16. I may conclude my reference to the authorities by referring to the observations of Lord Denning in Tamlin v. Hannaford, (1950) 1 KB 18, which appear to be apt in the circumstances:
"In the eye of the law, the Corporation is its own master and is answerable as fully as any other person or Corporation. It is not the Crown and has none of the immunities or privileges of the Crown. Its servants are not civil servants and its property is not Crown property. It is as much bound by Acts of Parliament as any other subject of the King. It is, of course, a public authority and its purposes, no doubt are public purposes, but it is not a Government department nor do its powers fall within the province of Government,"
17. It is evident from these decisions that the Food Corporation, though a statutory Corporation, is distinct and different from the Union Government, though the Union Government provided the capital for its working, and though it may be an instrumentality of the State for the purpose of Part III of the Constitution. The statute establishing it has itself imparted it with a distinct legal personality, apart from the Government with separate Management on business principles.

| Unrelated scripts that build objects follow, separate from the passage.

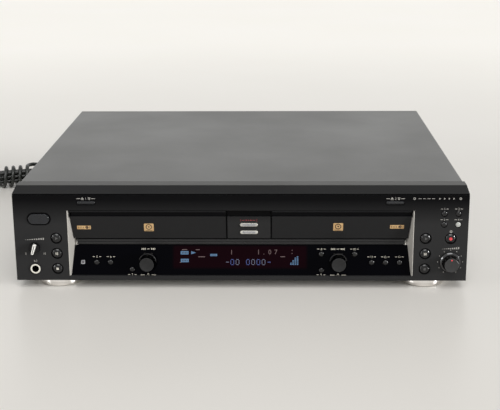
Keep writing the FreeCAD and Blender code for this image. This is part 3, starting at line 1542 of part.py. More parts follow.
def reversed_edge(edge):
    first, last = edge.valueAt(edge.FirstParameter), edge.valueAt(edge.LastParameter)
    middle = edge.valueAt((edge.FirstParameter + edge.LastParameter) / 2)
    if isinstance(edge.Curve, Part.Line):
        return Part.LineSegment(last, first).toShape()
    return Part.Arc(last, middle, first).toShape()


# The cord is swept with a many-sided section, whose corners lie on its round
def tube_along(wire, direction):
    ring = Part.makeCircle(CORD_RADIUS.number, wire.Vertexes[0].Point, direction)
    section = Part.makePolygon(ring.discretize(Number=CORD_SIDES + 1))
    return wire.makePipeShell([section], True, False)


# Length of the tube, and its volume beside that of its section times its length
def print_tube(name, wire, shape):
    area = CORD_SIDES / 2 * CORD_RADIUS.number ** 2 * math.sin(2 * math.pi / CORD_SIDES)
    expected = area * wire.Length
    print(f"{name}: length {wire.Length:.1f}, volume {shape.Volume:.0f}, section times length {expected:.0f}")


def mains_lead():
    points = vectors(lead_route())
    wire, radii = route_wire(points)
    shape = tube_along(wire, (points[1] - points[0]).normalize())
    print_tube("mains lead", wire, shape)
    print("mains lead radii", [round(radius, 1) for radius in radii])
    item = doc.addObject("Part::Feature", "mains_lead")
    item.Shape = shape
    place(item)
    return finished(item)


WRAP_TURNS = 3.5
HANK_LAYERS = 3
ALONG, BACK, SIDE, OTHER_SIDE = Vector(1, 0, 0), Vector(-1, 0, 0), Vector(0, 1, 0), Vector(0, -1, 0)


# The hank in its own axes: lengths of cord to and fro in two columns, drawn in at the waist, where the
# last of the cord is wrapped round them; each pass climbs a layer on its way to the right-hand fold
def hank_stations():
    radius, pitch = CORD_RADIUS.number, S.hank_pitch.number
    column, fold, half = pitch / 2, S.hank_fold_radius.number, S.hank_half.number
    end, neck, entry = half - fold, S.hank_neck_half.number, S.hank_entry.number
    wrap, axis_height = S.wrap_radius.number, radius + S.wrap_radius.number
    waist = [axis_height + pitch * (layer - 1) for layer in range(HANK_LAYERS)]
    left = [radius + pitch * layer for layer in range(HANK_LAYERS)]
    right = [height + pitch for height in left]
    stations = [
        (Vector(entry, column, radius), BACK),
        (Vector(end, column, radius), BACK),
        (Vector(neck, column, waist[0]), BACK),
        (Vector(-neck, column, waist[0]), BACK),
    ]
    for layer in range(HANK_LAYERS):
        stations += [
            (Vector(-end, fold, left[layer]), BACK),
            (Vector(-half, 0, left[layer]), OTHER_SIDE),
            (Vector(-end, -fold, left[layer]), ALONG),
            (Vector(-neck, -column, waist[layer]), ALONG),
            (Vector(neck, -column, waist[layer]), ALONG),
            (Vector(end, -fold, right[layer]), ALONG),
            (Vector(half, 0, right[layer]), SIDE),
            (Vector(end, fold, right[layer]), BACK),
        ]
        if layer + 1 < HANK_LAYERS:
            stations += [
                (Vector(neck, column, waist[layer + 1]), BACK),
                (Vector(-neck, column, waist[layer + 1]), BACK),
            ]
    rise = S.wrap_pitch.number / (2 * math.pi)
    start = S.wrap_pitch.number * WRAP_TURNS / 2
    stations.append((Vector(start + wrap + pitch / 2, wrap, axis_height + wrap - pitch / 8), BACK))
    for quarter in range(int(WRAP_TURNS * 4) + 1):
        turn = quarter * math.pi / 2
        point = Vector(start - rise * turn, -wrap * math.sin(turn), axis_height + wrap * math.cos(turn))
        stations.append((point, Vector(-rise, -wrap * math.cos(turn), -wrap * math.sin(turn)).normalize()))
    side, run, lift = S.tail_side.number, S.tail_run.number, S.plug_thick.number / 2
    stations += [
        (Vector(-run, side, radius), BACK),
        (Vector(-tail_end().number + S.cord_diameter.number * 2, side, lift), BACK),
        (Vector(-tail_end().number, side, lift), BACK),
    ]
    return stations


def tail_end():
    return S.tail_run * 2 + S.cord_diameter * 2


def hank_wire():
    stations = hank_stations()
    edges = []
    for (start, leave), (end, arrive) in zip(stations, stations[1:]):
        edges += biarc(start, leave, end, arrive)
    return Part.Wire(edges)


# The least clear gap between stretches of the hank that lie further apart than a bend along the cord
def least_gap(wire):
    step, bend = CORD_RADIUS.number / 2, 4 * S.cord_diameter.number
    points = wire.discretize(Distance=step)
    skip = round(bend / step)
    least = min(
        (points[i] - points[k]).Length
        for i in range(len(points)) for k in range(i + skip, len(points))
        if abs(points[i].x - points[k].x) < S.cord_diameter.number
    )
    return least - S.cord_diameter.number


def mains_hank():
    wire = hank_wire()
    shape = tube_along(wire, BACK)
    print_tube("mains hank", wire, shape)
    print(f"mains hank: least gap to itself {least_gap(wire):.2f}")
    item = doc.addObject("Part::Feature", "mains_hank")
    item.Shape = shape
    turn_by(item, Vector(0, 0, 1), S.hank_turn)
    place(item, S.hank_place, S.hank_depth, TABLE)
    return finished(item)


# Mains plug: a moulded grip with a short sleeve for the cord and two flat blades, lying on the table
def mains_plug():
    body = new_body("mains_plug")
    rear = -S.plug_sleeve_length
    face = rear - S.plug_body_length
    half, thick = S.plug_body_half, S.plug_thick / 2
    pad(body, "XY_Plane", -thick, thick, outline(
        (rear, -S.plug_rear_half), (rear, S.plug_rear_half),
        (rear - S.plug_body_length / 3, half), (face, half),
        (face, -half), (rear - S.plug_body_length / 3, -half),
    ))
    dress(body, "Fillet", S.plug_edge,
          lambda edge, middle: near(abs(middle.z), thick) and not near(middle.x, face))
    sketch = new_sketch(body, "XZ_Plane", ZERO)
    sleeve_outline = outline(
        (ZERO, ZERO), (ZERO, S.plug_sleeve_radius), (rear, S.plug_sleeve_root_radius), (rear, ZERO))
    sleeve_outline(sketch)
    feature = body.newObject("PartDesign::Revolution", "mains_plug_sleeve")
    feature.Profile = sketch
    feature.ReferenceAxis = (sketch, ["H_Axis"])
    feature.Angle = FULL_TURN
    doc.recompute()
    blade, wall = S.plug_blade_half, S.plug_blade_wall / 2
    for side in (-1, 1):
        across = S.plug_blade_pitch / 2 * side
        pad(body, "YZ_Plane", face - S.plug_blade_length, face,
            rectangle(across - wall, across + wall, -blade, blade))
    turn_by(body, Vector(0, 0, 1), S.hank_turn)
    place(body, *from_hank(-tail_end(), S.tail_side, thick))
    return finished(body)


front_panel()
recess_trims()
display_window()
top_cover()
base_chassis()
rear_panel()
screws()
feet()
for side in DECKS:
    tray_door(side)
    tray(side)
    deck_frame(side)
    pickup_chassis(side)
    turntable(side)
    pickup(side)
    jog_knob(side)
    jog_plunger(side)
clampers()
buttons()
phone_level_knob()
record_level_knob()
phones_jack()
circuit_boards()
power_transformer()
rear_sockets()
cord_bush()
mains_lead()
mains_hank()
mains_plug()
doc.recompute()

for item in doc.Objects:
    if "Invalid" in item.State or "Error" in item.State:
        raise RuntimeError(f"{item.Label} is {item.State}")
for item in SUBPARTS:
    if item.Shape.isNull() or not item.Shape.isValid():
        raise RuntimeError(f"{item.Label} has no valid shape")

os.makedirs("parts", exist_ok=True)
for item in SUBPARTS:
    item.Shape.exportStep(f"parts/{item.Label}.step")
print(len(SUBPARTS), "sub-parts written")
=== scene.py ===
import bmesh
import bpy
import math
from mathutils import Matrix, Vector


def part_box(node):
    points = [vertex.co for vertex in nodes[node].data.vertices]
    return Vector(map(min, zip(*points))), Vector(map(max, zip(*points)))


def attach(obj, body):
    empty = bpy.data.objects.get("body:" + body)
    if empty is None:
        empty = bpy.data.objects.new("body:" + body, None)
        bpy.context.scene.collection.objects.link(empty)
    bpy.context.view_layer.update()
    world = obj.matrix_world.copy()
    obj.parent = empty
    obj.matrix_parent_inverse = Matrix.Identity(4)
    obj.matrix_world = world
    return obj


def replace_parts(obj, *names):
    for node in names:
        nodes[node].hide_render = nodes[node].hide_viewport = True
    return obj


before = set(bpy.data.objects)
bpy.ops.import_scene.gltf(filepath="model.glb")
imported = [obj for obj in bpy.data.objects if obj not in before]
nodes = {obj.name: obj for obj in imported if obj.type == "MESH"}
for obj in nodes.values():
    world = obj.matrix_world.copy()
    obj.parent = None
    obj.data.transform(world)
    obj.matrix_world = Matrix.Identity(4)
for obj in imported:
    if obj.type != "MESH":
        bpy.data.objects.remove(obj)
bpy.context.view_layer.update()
MM = 0.001

# STEEL CASE
# The chassis is folded from zinc-plated steel sheet, which keeps a faint spangle and the streaks of rolling.
# The rear panel is flat steel, painted like the cover and screwed to it. The chassis carries what is inside.


def new_material(name, colour, roughness, metallic=0.0, specular=0.5):
    material = bpy.data.materials.new(name)
    material.use_nodes = True
    for socket, value in (("Base Color", (*colour, 1.0)), ("Roughness", roughness), ("Metallic", metallic),
                          ("Specular IOR Level", specular)):
        shader_of(material).inputs[socket].default_value = value
    return material


def shader_of(material):
    return material.node_tree.nodes["Principled BSDF"]


def drive(material, socket, output):
    material.node_tree.links.new(output, shader_of(material).inputs[socket])


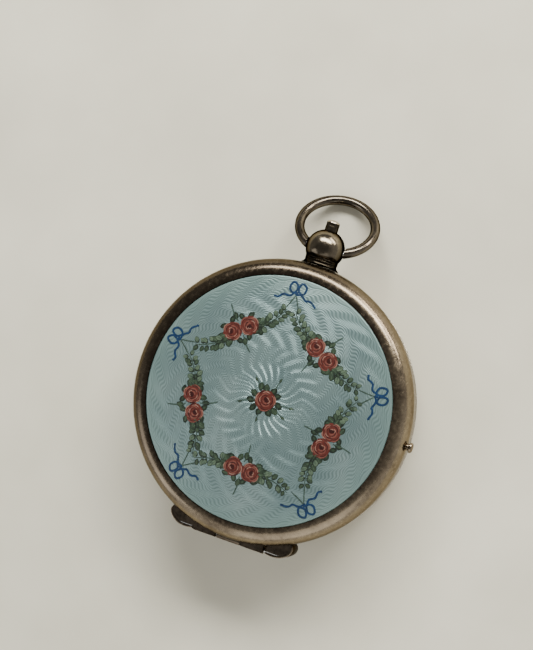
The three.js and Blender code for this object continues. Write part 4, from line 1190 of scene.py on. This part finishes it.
def train():
    o = (0.0, 0.0)
    teeth = toothed(64, 3.68, 0.09, 0.13, facing(o, THIRD))
    leaves = toothed(10, 0.82, 0.12, 0.18, mesh_phase(BARREL, o, 10))
    staff = [(0.31, 2.35), (0.42, 2.35), (0.42, 3.3), (0.62, 3.3)]
    staff += [(0.62, 3.6), (0.42, 3.6), (0.42, 6.15), (0.31, 6.15)]
    wheel("centre_wheel_fine", "centre_wheel", "centre_train", o, teeth, 3.1, 3.32, 0.9, 3.1, 4, 0.2,
        leaves, 4.65, 5.15, staff)
    teeth = toothed(60, 3.3, 0.08, 0.12, facing(THIRD, FOURTH))
    leaves = toothed(8, 0.46, 0.1, 0.12, mesh_phase(o, THIRD, 8))
    staff = arbor(0.3, 3.02, 5.25, 0.12, 2.45, 5.9)
    wheel("third_wheel_fine", "third_wheel", "third_train", THIRD, teeth, 4.2, 4.4, 0.7, 2.8, 4, 0.18,
        leaves, 3.05, 3.6, staff)
    teeth = toothed(60, 2.85, 0.07, 0.1, facing(FOURTH, ESCAPE))
    leaves = toothed(8, 0.44, 0.09, 0.12, mesh_phase(THIRD, FOURTH, 8))
    staff = arbor(0.26, 3.05, 5.25, 0.1, 2.45, 5.9)
    wheel("fourth_wheel_fine", "fourth_wheel", "seconds_train", FOURTH, teeth, 3.55, 3.72, 0.6, 2.4, 4, 0.16,
        leaves, 4.1, 4.6, staff)
    tooth = [(1.55, 0.0), (1.74, 0.03), (2.04, -0.06), (2.02, 0.02), (1.95, 0.12), (1.72, 0.10), (1.58, 0.16)]
    teeth = []
    for i in range(15):
        teeth += [polar(r, TAU * i / 15 + da) for r, da in tooth]
    leaves = toothed(6, 0.285, 0.08, 0.09, mesh_phase(FOURTH, ESCAPE, 6))
    staff = arbor(0.19, 3.4, 5.25, 0.08, 3.05, 5.9)
    wheel("escape_wheel_fine", "escape_wheel", "escape_train", ESCAPE, teeth, 4.55, 4.7, 0.5, 1.3, 3, 0.12,
        leaves, 3.45, 3.85, staff, M_STEEL)
    flat_piece("balance_rim", [circle(4.1, 96)] + crossings(0.65, 3.7, 3, 0.2), 2.35, 2.75, M_BRASS,
        "balance", 0.05, at(*BALANCE), ["balance_wheel"])
    spring = []
    turns = 9
    for i in range(turns * 40 + 1):
        a = TAU * i / 40
        r = 0.6 + 1.7 * i / (turns * 40)
        spring.append((r, a))
    half = 0.022
    outline = [polar(r + half, a) for r, a in spring] + [polar(r - half, a) for r, a in reversed(spring)]
    flat_piece("hairspring_coil", [outline], 2.12, 2.24, M_BLUED, "balance", 0.0, at(*BALANCE),
        ["hairspring"])
    teeth80 = toothed(80, 6.38, 0.12, 0.16, facing(BARREL, o))
    drum = [(0.8, 3.5), (5.9, 3.5), (5.9, 4.9), (5.5, 4.9), (5.5, 3.75), (0.8, 3.75)]
    m = at(*BARREL)
    turned("barrel_case", rounded(drum, 0.06, True), M_BRASS, "barrel", 96, True, m, ["barrel_drum"])
    flat_piece("barrel_teeth", [teeth80, hole(5.5, 72)], 4.75, 5.08, M_BRASS, "barrel", 0.02, m)
    ratchet = []
    for i in range(28):
        a = TAU * i / 28
        ratchet += [polar(1.62, a), polar(1.9, a + 0.02)]
    flat_piece("ratchet", [ratchet, hole(0.66, 24)], 1.86, 2.15, M_STEEL, "winding", 0.02, m,
        ["ratchet_wheel"])
    m = at(*MINUTE)
    teeth = toothed(30, 1.65, 0.07, 0.11, mesh_phase(o, MINUTE, 30))
    leaves = toothed(8, 0.44, 0.08, 0.1, facing(MINUTE, o))
    bore = hole(0.27, 20)
    flat_piece("minute_wheel_fine", [teeth, bore], 6.42, 6.58, M_BRASS, "minute_train", 0.015, m,
        ["minute_wheel"])
    flat_piece("minute_pinion", [leaves, bore], 6.56, 6.9, M_STEEL, "minute_train", 0.015, m)


def cad_finish():
    """CAD nodes whose shape is already right get materials and fine bevels."""
    finishes = {
        M_STEEL: [
            "lid_hinge_pin", "back_hinge_pin", "cuvette_hinge_pin", "lock_spring", "fly_spring",
            "balance_staff", "mainspring", "barrel_arbor", "click", "click_spring", "regulator",
            "cannon_pinion", "setting_arbor",
        ],
        M_BLUED: [
            "lock_spring_screw", "fly_spring_screw", "click_screw", "barrel_bridge_screw_1",
            "barrel_bridge_screw_2", "centre_bar_screw", "third_bar_screw", "fourth_bar_screw",
            "escape_cock_screw", "balance_cock_screw", "case_screw_1", "case_screw_2",
        ],
        M_BRASS: ["barrel_lid", "hour_wheel"],
        M_GILT: [
            "main_plate", "barrel_bridge", "centre_bar", "third_bar", "fourth_bar", "escape_cock",
            "balance_cock",
        ],
        M_RUBY: ["balance_jewel"],
    }
    for material, nodes in finishes.items():
        for name in nodes:
            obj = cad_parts[name]
            if not obj.material_slots:
                obj.data.materials.append(material)
            for s in obj.material_slots:
                s.material = material
            bevel = obj.modifiers.new("edge", "BEVEL")
            bevel.width = FINE_BEVEL
            bevel.segments = 2
            bevel.limit_method = "ANGLE"
            bevel.angle_limit = radians(35)
            bevel.harden_normals = False


lid()
enamel()
painting()
band()
back()
cuvette()
pendant()
push_piece()
bow()
stud()
dial_side()
hand("hour_hand_fine", 1.05, 0.76, 7.4, 0.46, 7.52, 7.68, HOUR_HAND_AT, "hour_train", "hour_hand")
hand("minute_hand_fine", 0.8, 0.45, 11.6, 0.40, 7.95, 8.1, MINUTE_HAND_AT, "centre_train", "minute_hand")
train()
cad_finish()


# Floor, camera and light -----------------------------------

FLOOR_SIZE = 0.6
FLOOR_GAP = 0.02 * MM
bpy.ops.mesh.primitive_plane_add(size=FLOOR_SIZE, location=(0, 0, -FLOOR_GAP))
floor = bpy.context.object
floor.name = "floor"
floor.data.materials.append(floor_material())

# The camera looks down on the lid from the 3 o'clock side, with 12 o'clock leaning right of upright in the
# picture. It is raised towards the picture's top, so that the watch sits low in it.
LENS = 104.2
SENSOR = 36.0
DISTANCE = 0.220
SIDE_TILT = radians(14)
TWELVE = radians(72)
RAISE = 0.00884
target = Vector((0, 0, 0.0108))
to_camera = Vector((sin(SIDE_TILT), 0, cos(SIDE_TILT)))
# the picture's right and up, so that +Y points at TWELVE in the picture
twelve = Vector((0, 1, 0))
three = twelve.cross(to_camera).normalized()
right = (three * sin(TWELVE) + twelve * cos(TWELVE)).normalized()
up = to_camera.cross(right).normalized()
camera = linked("camera", bpy.data.cameras.new("camera"))
camera.data.lens = LENS
camera.data.sensor_width = SENSOR
camera.data.clip_start = 0.01
camera.data.clip_end = 5
spot = target + to_camera * DISTANCE + up * RAISE
basis = Matrix((right, up, to_camera)).transposed()
camera.matrix_world = Matrix.Translation(spot) @ basis.to_4x4()
bpy.context.scene.camera = camera


def area(name, location, aim, size, power, colour, size_y=None):
    light = bpy.data.lights.new(name, "AREA")
    light.energy = power
    light.color = colour
    light.size = size
    if size_y:
        light.shape = "RECTANGLE"
        light.size_y = size_y
    obj = linked(name, light)
    obj.location = location
    obj.rotation_mode = "QUATERNION"
    obj.rotation_quaternion = (Vector(aim) - Vector(location)).to_track_quat("-Z", "Y")


WATCH_MIDDLE = (0, 0, 0.008)
area("window", (0.0, 0.36, 0.30), WATCH_MIDDLE, 0.50, 4.8, (1.0, 0.97, 0.89), 0.12)
area("low_window", (0.20, 0.36, 0.13), WATCH_MIDDLE, 0.26, 1.0, (1.0, 0.92, 0.80), 0.06)
area("left_window", (-0.31, -0.22, 0.23), WATCH_MIDDLE, 0.24, 0.4, (0.98, 0.98, 0.97))
area("fill", (0.14, -0.42, 0.30), WATCH_MIDDLE, 0.50, 0.9, (1.0, 0.98, 0.92))

# A studio brighter low down on the 5 o'clock side
BRIGHT_SIDE = radians(293)
world = bpy.data.worlds.new("studio")
bpy.context.scene.world = world
world.use_nodes = True
tree = world.node_tree
coords = tree.nodes.new("ShaderNodeTexCoord")
split = tree.nodes.new("ShaderNodeSeparateXYZ")
ramp = tree.nodes.new("ShaderNodeValToRGB")
tree.links.new(coords.outputs["Generated"], split.inputs[0])
tree.links.new(split.outputs["Z"], ramp.inputs["Fac"])
elements = ramp.color_ramp.elements
elements[0].position, elements[0].color = 0.0, (1.0, 0.97, 0.90, 1)
elements[1].position, elements[1].color = 1.0, (0.34, 0.33, 0.31, 1)
for position, value in ((0.45, 0.85), (0.78, 0.42)):
    elements.new(position).color = (value, value * 0.96, value * 0.89, 1)
dot = tree.nodes.new("ShaderNodeVectorMath")
dot.operation = "DOT_PRODUCT"
dot.inputs[1].default_value = (cos(BRIGHT_SIDE), sin(BRIGHT_SIDE), 0)
tree.links.new(coords.outputs["Generated"], dot.inputs[0])
side = tree.nodes.new("ShaderNodeMapRange")
for i, value in enumerate((-0.6, 0.7, 0.34, 1.0), 1):
    side.inputs[i].default_value = value
tree.links.new(dot.outputs["Value"], side.inputs[0])
tree.links.new(ramp.outputs["Color"], tree.nodes["Background"].inputs["Color"])
tree.links.new(side.outputs[0], tree.nodes["Background"].inputs["Strength"])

The properties are owned by it and not by the Central Government. Its affairs, funds and properties are managed by itself and its income is subject to assessment to income-tax. The Central Government is not answerable for its liabilities, nor are its employees, officers of the Government. The Corporation is not therefore a department of the Central Government as contended. (The decision of the Andhra Pradesh High Court rendered on June 12, 1979, in M.N.N. Pillaiv. P.V.R. Kutty Menon, (1979) 2 APLJ (HC) 269 turned on the meaning of the expression "affairs of the Union" in Section 197(1) of the Cr.P.C. and does not in any manner advance the case of the petitioner). If that were the intention, there was no necessity for constituting a separate Corporation at all. The very purpose of constituting the Corporation appears to have been to afford flexibility in its Management on business principles, subject of course to the parament interests of the producer and the consumer. The properties of the Corporation are not therefore immune from tax under Article 285(1) of the Constitution.
18. This is sufficient to dispose of these two writ petitions, in which all the buildings concerned belong to the petitioner Food Corporation, and in respect of which the petitioner has been withholding payment of the property/building tax due to the Municipality and the Panchayat. The refusal to pay the tax demanded from the petitioner is not warranted by Article 285(1) of the Constitution of India.
19. The writ petitions are therefore dismissed. There will be no order as to costs.